Step-by-Step Solution:

Step 1: Separate the variables in the differential equation.

The given equation is:

\[ (e^y + 1) \cos x \, dx + e^y \sin x \, dy = 0 \]

Rearranging the terms to separate \(x\) and \(y\):

\[ e^y \sin x \, dy = -(e^y + 1) \cos x \, dx \]

Divide both sides by \((e^y + 1)\) and \(\sin x\) to group the variables:

\[ \frac{e^y}{e^y + 1} \, dy = -\frac{\cos x}{\sin x} \, dx \]

Step 2: Integrate both sides of the separated equation.

Integrating the left side with respect to \(y\) and the right side with respect to \(x\):

\[ \int \frac{e^y}{e^y + 1} \, dy = \int -\frac{\cos x}{\sin x} \, dx \]

For the left integral, let \(u = e^y + 1\), so \(du = e^y dy\).
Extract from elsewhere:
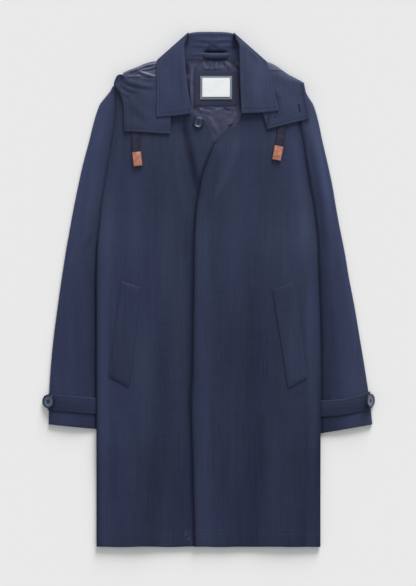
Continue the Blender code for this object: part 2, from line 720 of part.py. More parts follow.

The integral becomes \(\int \frac{1}{u} du = \ln|u| = \ln(e^y + 1)\) (since \(e^y+1\) is always positive).

For the right integral, we have \(-\int \cot x \, dx = -\ln|\sin x|\).

Combining the results, we get the general solution:

\[ \ln(e^y + 1) = -\ln|\sin x| + C \]

Step 3: Use the initial condition to find the constant \(C\).

The solution passes through the point \((\frac{\pi}{2}, 0)\), so we substitute \(x = \frac{\pi}{2}\) and \(y = 0\) into the general solution.

\[ \ln(e^0 + 1) = -\ln\left|\sin\left(\frac{\pi}{2}\right)\right| + C \] \[ \ln(1 + 1) = -\ln|1| + C \] \[ \ln(2) = -0 + C \implies C = \ln(2) \]

Step 4: Write the particular solution and simplify.

Substituting \(C = \ln(2)\) back into the general solution:

\[ \ln(e^y + 1) = -\ln|\sin x| + \ln(2) \]

Using the properties of logarithms, we can combine the terms on the right side:

\[ \ln(e^y + 1) = \ln\left(\frac{2}{|\sin x|}\right) \]

By taking the exponential of both sides, we get:

\[ e^y + 1 = \frac{2}{|\sin x|} \]

Step 5: Calculate the value of \(e^{y(\frac{\pi}{6})}\).

We need to find the value of \(e^y\) when \(x = \frac{\pi}{6}\). Substitute \(x = \frac{\pi}{6}\) into the particular solution. Note that \(\sin(\frac{\pi}{6}) = \frac{1}{2}\), which is positive.

\[ e^{y(\frac{\pi}{6})} + 1 = \frac{2}{\sin(\frac{\pi}{6})} \] \[ e^{y(\frac{\pi}{6})} + 1 = \frac{2}{1/2} = 4 \]

Now, solve for \(e^{y(\frac{\pi}{6})}\):

\[ e^{y(\frac{\pi}{6})} = 4 - 1 = 3 \]

The value of \(e^{y\left(\frac{\pi}{6}\right)}\) is 3.